§ Directions
Everything from the first line to the line containing "worn), colour, PAINT_WIPED)" is to be repeated exactly; nothing past it.
----------
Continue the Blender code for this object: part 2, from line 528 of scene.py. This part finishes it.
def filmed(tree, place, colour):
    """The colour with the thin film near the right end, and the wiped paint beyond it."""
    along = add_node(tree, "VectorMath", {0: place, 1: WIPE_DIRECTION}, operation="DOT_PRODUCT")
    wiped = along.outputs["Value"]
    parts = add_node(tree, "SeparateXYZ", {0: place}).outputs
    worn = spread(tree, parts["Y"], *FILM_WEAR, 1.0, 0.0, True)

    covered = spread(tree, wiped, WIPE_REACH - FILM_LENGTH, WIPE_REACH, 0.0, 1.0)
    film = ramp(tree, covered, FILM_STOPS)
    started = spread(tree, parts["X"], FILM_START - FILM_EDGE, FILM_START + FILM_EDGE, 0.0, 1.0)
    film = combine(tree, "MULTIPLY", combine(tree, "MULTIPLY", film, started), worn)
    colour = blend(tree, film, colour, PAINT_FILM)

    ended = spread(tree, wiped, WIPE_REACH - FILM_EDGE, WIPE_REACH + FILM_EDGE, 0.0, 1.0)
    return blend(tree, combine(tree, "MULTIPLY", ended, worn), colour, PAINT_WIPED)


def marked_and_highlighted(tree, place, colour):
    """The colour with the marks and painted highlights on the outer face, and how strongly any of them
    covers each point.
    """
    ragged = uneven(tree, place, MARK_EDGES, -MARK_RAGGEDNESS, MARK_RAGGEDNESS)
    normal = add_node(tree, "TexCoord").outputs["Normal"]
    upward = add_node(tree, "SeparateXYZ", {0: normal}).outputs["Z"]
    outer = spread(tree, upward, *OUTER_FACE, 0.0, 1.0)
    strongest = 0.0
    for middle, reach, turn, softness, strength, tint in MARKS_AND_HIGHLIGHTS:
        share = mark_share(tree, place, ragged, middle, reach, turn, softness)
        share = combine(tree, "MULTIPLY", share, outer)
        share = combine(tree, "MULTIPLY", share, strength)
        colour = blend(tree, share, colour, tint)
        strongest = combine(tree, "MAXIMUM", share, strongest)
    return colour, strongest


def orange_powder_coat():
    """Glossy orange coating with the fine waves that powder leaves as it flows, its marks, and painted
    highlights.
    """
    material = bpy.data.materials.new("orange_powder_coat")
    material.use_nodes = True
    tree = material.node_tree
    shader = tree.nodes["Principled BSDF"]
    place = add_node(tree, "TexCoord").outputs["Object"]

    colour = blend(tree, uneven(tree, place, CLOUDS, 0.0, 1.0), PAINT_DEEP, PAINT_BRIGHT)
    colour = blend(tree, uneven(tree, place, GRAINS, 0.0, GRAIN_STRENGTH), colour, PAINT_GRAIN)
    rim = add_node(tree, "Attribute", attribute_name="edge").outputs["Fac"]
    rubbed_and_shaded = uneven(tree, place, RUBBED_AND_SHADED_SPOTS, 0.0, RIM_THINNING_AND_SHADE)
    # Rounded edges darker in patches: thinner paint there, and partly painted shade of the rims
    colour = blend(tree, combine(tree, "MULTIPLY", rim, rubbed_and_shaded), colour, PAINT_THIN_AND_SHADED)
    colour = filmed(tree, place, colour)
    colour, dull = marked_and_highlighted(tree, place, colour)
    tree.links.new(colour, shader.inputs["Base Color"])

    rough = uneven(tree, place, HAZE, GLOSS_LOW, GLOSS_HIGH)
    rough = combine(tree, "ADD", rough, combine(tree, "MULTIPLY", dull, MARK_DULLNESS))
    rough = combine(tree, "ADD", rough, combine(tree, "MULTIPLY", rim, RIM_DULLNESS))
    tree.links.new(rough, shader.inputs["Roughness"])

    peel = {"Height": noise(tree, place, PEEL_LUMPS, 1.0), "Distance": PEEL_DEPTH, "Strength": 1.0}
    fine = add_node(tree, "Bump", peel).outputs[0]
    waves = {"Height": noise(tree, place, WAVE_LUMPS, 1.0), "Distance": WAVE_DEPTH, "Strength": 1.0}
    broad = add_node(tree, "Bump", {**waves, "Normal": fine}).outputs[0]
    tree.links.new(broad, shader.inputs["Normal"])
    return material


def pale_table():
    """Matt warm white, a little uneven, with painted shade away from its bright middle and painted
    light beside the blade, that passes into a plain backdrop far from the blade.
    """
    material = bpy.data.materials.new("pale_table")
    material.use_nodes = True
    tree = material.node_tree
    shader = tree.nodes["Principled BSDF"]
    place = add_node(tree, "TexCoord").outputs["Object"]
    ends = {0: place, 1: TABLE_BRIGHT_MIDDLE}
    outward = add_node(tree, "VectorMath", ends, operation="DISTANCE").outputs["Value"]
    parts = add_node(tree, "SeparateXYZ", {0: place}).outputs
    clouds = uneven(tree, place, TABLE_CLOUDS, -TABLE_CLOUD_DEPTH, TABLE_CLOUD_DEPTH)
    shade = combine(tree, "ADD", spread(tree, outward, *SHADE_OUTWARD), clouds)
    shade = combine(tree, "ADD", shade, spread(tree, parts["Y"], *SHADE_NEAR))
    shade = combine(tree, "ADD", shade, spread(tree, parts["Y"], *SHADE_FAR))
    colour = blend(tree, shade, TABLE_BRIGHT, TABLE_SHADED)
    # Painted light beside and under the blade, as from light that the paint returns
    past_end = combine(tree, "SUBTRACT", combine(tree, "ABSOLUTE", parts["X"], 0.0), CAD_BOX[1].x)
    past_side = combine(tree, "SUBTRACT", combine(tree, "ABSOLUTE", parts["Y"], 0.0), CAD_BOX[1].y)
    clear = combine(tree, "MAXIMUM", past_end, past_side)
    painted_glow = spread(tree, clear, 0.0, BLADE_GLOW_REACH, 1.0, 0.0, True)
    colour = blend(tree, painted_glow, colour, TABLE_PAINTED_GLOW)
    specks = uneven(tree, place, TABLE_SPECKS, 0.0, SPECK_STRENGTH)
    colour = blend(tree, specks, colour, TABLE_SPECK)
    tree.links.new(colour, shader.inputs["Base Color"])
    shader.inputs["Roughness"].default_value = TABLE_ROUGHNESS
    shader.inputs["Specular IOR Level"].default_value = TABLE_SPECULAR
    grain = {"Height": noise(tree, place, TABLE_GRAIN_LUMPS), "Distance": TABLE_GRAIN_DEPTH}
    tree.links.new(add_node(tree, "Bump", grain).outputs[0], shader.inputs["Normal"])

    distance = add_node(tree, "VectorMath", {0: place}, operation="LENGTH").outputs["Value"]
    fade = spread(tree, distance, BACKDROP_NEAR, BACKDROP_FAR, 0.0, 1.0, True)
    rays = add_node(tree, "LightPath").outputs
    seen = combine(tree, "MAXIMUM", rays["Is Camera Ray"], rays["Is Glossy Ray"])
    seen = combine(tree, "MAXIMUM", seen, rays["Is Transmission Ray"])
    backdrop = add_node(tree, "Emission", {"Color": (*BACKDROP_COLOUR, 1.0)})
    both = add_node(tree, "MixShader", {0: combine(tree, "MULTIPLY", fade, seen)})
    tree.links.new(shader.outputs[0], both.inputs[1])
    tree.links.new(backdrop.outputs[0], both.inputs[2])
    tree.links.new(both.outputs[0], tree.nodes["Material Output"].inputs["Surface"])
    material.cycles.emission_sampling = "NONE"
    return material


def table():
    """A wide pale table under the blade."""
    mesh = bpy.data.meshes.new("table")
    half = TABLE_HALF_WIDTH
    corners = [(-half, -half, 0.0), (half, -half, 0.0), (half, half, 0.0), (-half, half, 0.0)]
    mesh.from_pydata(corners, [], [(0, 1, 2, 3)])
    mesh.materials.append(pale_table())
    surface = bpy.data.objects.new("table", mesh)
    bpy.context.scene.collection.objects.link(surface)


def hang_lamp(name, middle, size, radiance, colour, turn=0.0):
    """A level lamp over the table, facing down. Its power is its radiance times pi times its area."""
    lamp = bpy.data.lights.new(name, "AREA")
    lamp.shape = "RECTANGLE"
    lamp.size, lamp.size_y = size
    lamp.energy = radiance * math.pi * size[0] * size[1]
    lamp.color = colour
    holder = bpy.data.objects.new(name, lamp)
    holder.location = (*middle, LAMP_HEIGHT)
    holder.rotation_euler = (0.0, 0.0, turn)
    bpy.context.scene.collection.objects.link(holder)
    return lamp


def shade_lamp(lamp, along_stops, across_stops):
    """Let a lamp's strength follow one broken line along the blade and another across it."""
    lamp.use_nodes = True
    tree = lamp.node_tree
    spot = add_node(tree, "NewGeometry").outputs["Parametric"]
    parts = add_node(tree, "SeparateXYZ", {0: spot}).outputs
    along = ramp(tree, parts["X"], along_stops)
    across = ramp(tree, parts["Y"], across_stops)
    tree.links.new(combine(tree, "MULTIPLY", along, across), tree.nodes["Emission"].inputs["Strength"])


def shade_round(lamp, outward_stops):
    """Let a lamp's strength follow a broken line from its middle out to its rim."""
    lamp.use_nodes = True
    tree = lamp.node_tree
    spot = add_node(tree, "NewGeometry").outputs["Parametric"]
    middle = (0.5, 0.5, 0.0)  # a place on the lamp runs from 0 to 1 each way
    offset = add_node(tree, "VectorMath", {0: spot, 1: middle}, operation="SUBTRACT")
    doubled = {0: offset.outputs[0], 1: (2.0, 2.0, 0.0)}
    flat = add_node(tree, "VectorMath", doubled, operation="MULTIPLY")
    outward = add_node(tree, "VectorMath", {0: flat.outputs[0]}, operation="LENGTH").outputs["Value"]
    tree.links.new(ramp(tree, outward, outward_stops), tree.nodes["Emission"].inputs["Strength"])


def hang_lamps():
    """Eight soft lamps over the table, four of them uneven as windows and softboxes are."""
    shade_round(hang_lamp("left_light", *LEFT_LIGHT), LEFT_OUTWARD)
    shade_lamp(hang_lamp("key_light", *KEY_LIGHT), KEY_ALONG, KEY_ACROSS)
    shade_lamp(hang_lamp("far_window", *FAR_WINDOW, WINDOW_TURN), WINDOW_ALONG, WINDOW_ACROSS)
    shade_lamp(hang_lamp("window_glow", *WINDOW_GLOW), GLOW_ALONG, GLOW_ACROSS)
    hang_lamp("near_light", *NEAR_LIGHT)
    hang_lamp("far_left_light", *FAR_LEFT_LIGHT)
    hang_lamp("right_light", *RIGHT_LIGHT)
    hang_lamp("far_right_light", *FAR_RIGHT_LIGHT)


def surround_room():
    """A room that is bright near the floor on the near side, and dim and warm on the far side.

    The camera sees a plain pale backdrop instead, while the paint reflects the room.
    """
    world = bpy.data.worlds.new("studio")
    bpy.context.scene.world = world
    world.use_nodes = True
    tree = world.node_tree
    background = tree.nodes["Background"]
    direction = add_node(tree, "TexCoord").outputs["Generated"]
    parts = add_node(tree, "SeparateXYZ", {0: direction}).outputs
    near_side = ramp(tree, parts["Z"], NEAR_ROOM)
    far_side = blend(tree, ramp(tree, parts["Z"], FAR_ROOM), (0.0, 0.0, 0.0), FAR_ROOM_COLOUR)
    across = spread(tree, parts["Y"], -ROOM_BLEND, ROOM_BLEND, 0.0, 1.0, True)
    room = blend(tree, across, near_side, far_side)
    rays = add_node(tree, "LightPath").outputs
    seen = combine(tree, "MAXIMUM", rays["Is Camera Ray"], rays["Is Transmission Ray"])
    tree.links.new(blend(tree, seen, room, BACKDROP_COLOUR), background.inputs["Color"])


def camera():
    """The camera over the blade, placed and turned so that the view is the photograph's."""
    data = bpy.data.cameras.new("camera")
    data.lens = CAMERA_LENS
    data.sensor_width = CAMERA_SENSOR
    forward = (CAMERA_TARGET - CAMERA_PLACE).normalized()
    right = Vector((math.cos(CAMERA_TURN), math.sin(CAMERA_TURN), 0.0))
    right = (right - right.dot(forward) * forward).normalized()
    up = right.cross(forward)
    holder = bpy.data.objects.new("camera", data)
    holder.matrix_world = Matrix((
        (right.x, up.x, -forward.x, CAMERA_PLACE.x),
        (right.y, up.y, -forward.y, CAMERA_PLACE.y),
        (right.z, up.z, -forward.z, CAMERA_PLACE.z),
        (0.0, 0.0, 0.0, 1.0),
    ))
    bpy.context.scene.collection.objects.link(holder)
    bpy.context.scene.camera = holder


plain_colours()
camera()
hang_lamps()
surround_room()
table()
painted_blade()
----------
§ Exercise solution
Continue the Blender code for this object: part 2, from line 528 of scene.py. This part finishes it.
def filmed(tree, place, colour):
    """The colour with the thin film near the right end, and the wiped paint beyond it."""
    along = add_node(tree, "VectorMath", {0: place, 1: WIPE_DIRECTION}, operation="DOT_PRODUCT")
    wiped = along.outputs["Value"]
    parts = add_node(tree, "SeparateXYZ", {0: place}).outputs
    worn = spread(tree, parts["Y"], *FILM_WEAR, 1.0, 0.0, True)

    covered = spread(tree, wiped, WIPE_REACH - FILM_LENGTH, WIPE_REACH, 0.0, 1.0)
    film = ramp(tree, covered, FILM_STOPS)
    started = spread(tree, parts["X"], FILM_START - FILM_EDGE, FILM_START + FILM_EDGE, 0.0, 1.0)
    film = combine(tree, "MULTIPLY", combine(tree, "MULTIPLY", film, started), worn)
    colour = blend(tree, film, colour, PAINT_FILM)

    ended = spread(tree, wiped, WIPE_REACH - FILM_EDGE, WIPE_REACH + FILM_EDGE, 0.0, 1.0)
    return blend(tree, combine(tree, "MULTIPLY", ended, worn), colour, PAINT_WIPED)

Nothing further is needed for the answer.